But I’m not really interested in how we deal with bad books. It seems obvious that any serious reader will have learned long ago how much time to give a book before choosing to shut it. It’s only the young, still attached to that sense of achievement inculcated by anxious parents, who hang on doggedly when there is no enjoyment. ‘I’m a teenager,’ remarks one sad contributor to a book review website. ‘I read this whole book [it would be unfair to say which] from first page to last hoping it would be as good as the reviews said. It wasn’t. I enjoy reading and finish nearly all the novels I start and it was my determination never to give up that made me finish this one, but I really wish I hadn’t.’ One can only encourage a reader like this to learn not to attach self-esteem to the mere finishing of a book, if only because the more bad books you finish, the fewer good ones you’ll have time to start.

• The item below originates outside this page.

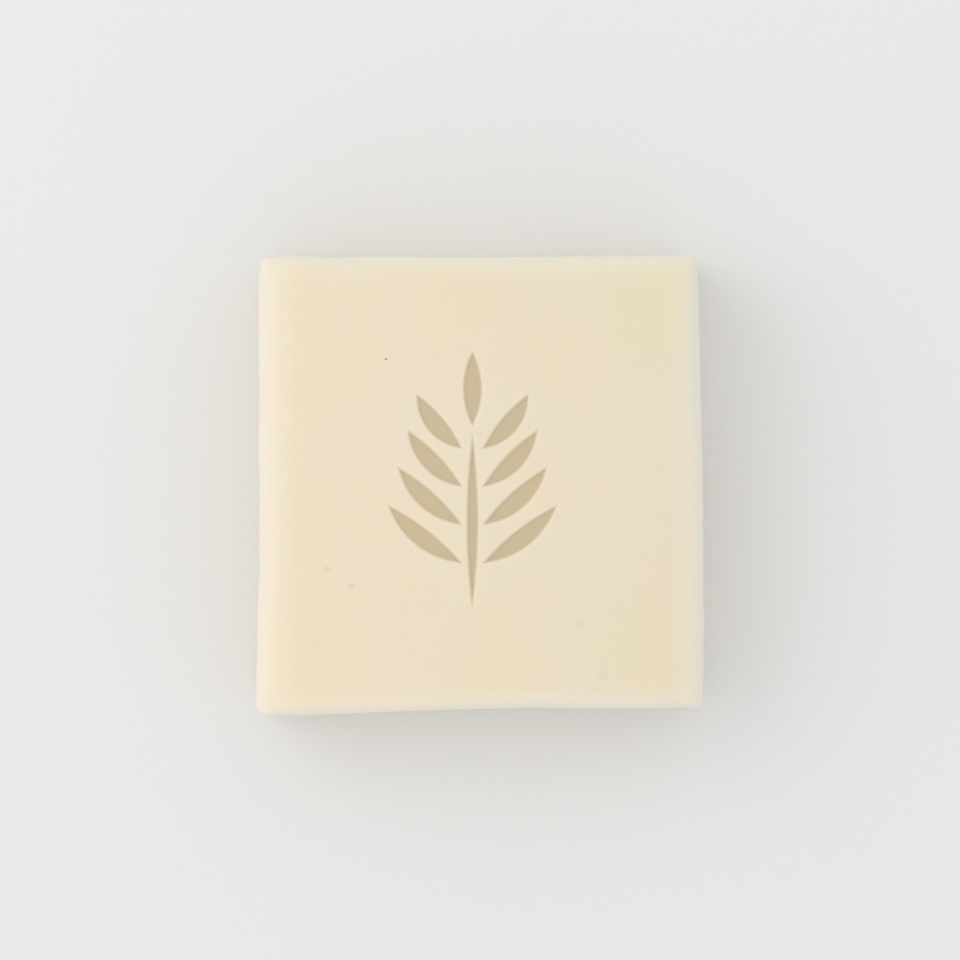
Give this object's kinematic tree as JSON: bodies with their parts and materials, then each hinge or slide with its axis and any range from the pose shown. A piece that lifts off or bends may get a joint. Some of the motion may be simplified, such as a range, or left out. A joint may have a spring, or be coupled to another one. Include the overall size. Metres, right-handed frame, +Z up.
{
  "type": "bar of soap",
  "caption": "Square hand-cut bar of cream soap with softly worn edges and a leaf sprig pressed into its upper face.",
  "frame": {"origin": "middle of the underside of the bar's box, on the surface it lies on", "axes": "+Z up out of the stamped face, +Y along the longer way of the bar towards its back, +X to the right"},
  "size_m": [0.0752, 0.0774, 0.025],
  "materials": {
    "soap": "smooth cream soap, softly waxy, with tan tint in the pressed sprig"
  },
  "bodies": {
    "root": {"soap_bar": "soap"}
  },
  "joints": []
}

What about those good books, though? Because Johnson certainly wasn’t just referring to the bad when he tossed out that provocation. Do we need to finish them? Is a good book by definition one that we did finish? Or are there occasions when we might choose to leave off a book before the end, or even only halfway through, and nevertheless feel that it was good, even excellent, that we were glad we read what we read, but don’t feel the need to finish it? I ask the question because this is happening to me more and more often. Is it age, wisdom, senility? I start a book. I’m enjoying it thoroughly, and then the moment comes when I just know I’ve had enough. It’s not that I’ve stopped enjoying it. I’m not bored, I don’t even think it’s too long. I just have no desire to go on enjoying it. Can I say then that I’ve read it? Can I recommend it to others and speak of it as a fine book?

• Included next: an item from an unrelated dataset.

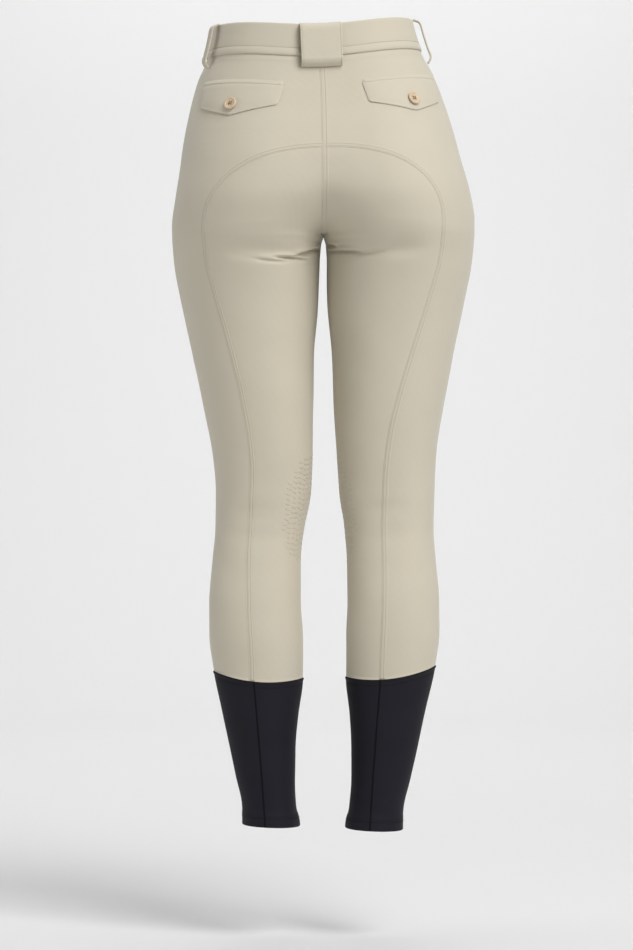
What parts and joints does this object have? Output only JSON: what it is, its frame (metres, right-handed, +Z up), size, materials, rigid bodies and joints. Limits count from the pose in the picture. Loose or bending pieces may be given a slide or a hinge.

Kafka remarked that beyond a certain point a writer might decide to finish his or her novel at any moment, with any sentence; it really was an arbitrary question, like where to cut a piece of string, and in fact both The Castle and America are left unfinished, while The Trial is tidied away with the indecent haste of someone who has decided enough is enough. The Italian novelist Carlo Emilio Gadda was the same; both his major works, That Awful Mess on the Via Merulana and Acquainted with Grief, are unfinished and both are considered classics despite the fact that they have complex plots that would seem to require endings which are not there.

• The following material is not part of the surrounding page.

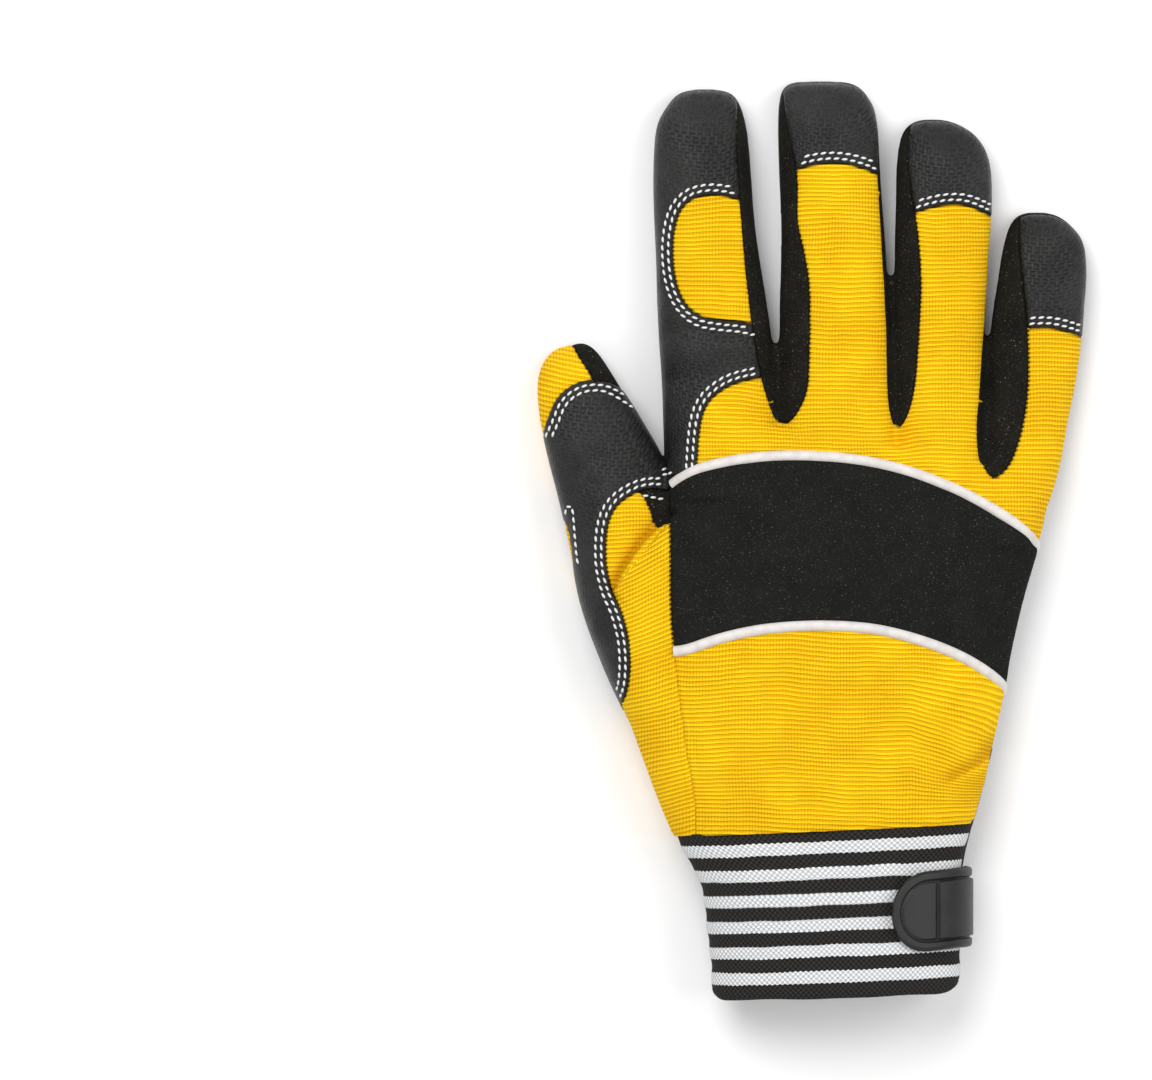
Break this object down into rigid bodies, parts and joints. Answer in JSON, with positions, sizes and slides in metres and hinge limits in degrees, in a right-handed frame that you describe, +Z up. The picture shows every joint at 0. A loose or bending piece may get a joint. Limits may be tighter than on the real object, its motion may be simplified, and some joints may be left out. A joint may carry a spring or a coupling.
{
  "type": "work glove",
  "caption": "Right-hand synthetic leather work glove with knit back, padded knuckle panel, fourchettes, striped elastic cuff and rubber closure tab.",
  "frame": {"origin": "middle of the outline at the surface that the palm lies on", "axes": "+Y towards the fingertips, +X towards the little finger, +Z up through the back of the hand"},
  "size_m": [0.1582, 0.2656, 0.037],
  "materials": {
    "knit": "yellow ribbed stretch knit",
    "knuckle_cloth": "matt black brushed cloth",
    "piping": "satin off-white piping",
    "leather_back": "black embossed synthetic leather",
    "leather_palm": "charcoal embossed synthetic leather",
    "suede": "black microfibre suede",
    "striped_elastic": "black and white striped elastic",
    "rubber": "moulded black rubber"
  },
  "bodies": {
    "root": {"back_finger_panel": "knit", "index_back_insert": "knit", "back_hand_panel": "knit", "thumb_panel": "knit", "knuckle_panel": "knuckle_cloth", "knuckle_piping_upper": "piping", "knuckle_piping_lower": "piping", "index_leather": "leather_back", "middle_cap": "leather_back", "ring_cap": "leather_back", "little_cap": "leather_back", "thumb_leather": "leather_back", "thumb_web": "suede", "fourchette_index_middle": "suede", "fourchette_middle_ring": "suede", "fourchette_ring_little": "suede", "thumb_suede": "suede", "palm_suede": "suede", "index_band": "suede", "middle_band": "suede", "wrist_suede": "suede", "palm_leather": "leather_palm", "index_tip_pad": "leather_palm", "middle_tip_pad": "leather_palm", "thenar_patch": "leather_palm", "cuff": "striped_elastic", "closure_tab": "rubber", "closure_strap": "rubber"}
  },
  "joints": []
}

Other writers deploy what I would call a catharsis of exhaustion: their books present themselves as rich and extremely taxing experiences that simply come to an end at some point where writer, reader, and indeed characters all feel they’ve had enough. The earliest example that comes to mind is D.H. Lawrence, but one thinks of Elfriede Jelinek, Thomas Bernhard, Samuel Beckett, and the wonderful Christina Stead. Beckett’s prose fiction gets shorter and shorter, denser and denser as he brings the point of exhaustion further and further forward.
All these writers, it seems to me, by suggesting that beyond a certain point a book might end anywhere, legitimise the notion that the reader may choose for him or herself where to bow out (of Proust’s Recherche for example, or The Magic Mountain) without detracting from the experience. One of the strangest responses I ever had to a novel of my own – my longest, not surprisingly – came from a fellow author who wrote out of the blue to express his appreciation. Such letters of course are a massive boost to one’s vanity and I was just about to stick this very welcome feather in my cap, when I reached the last lines of the message: he hadn’t read the last fifty pages, he said, because he’d reached a point where the novel seemed satisfactorily over.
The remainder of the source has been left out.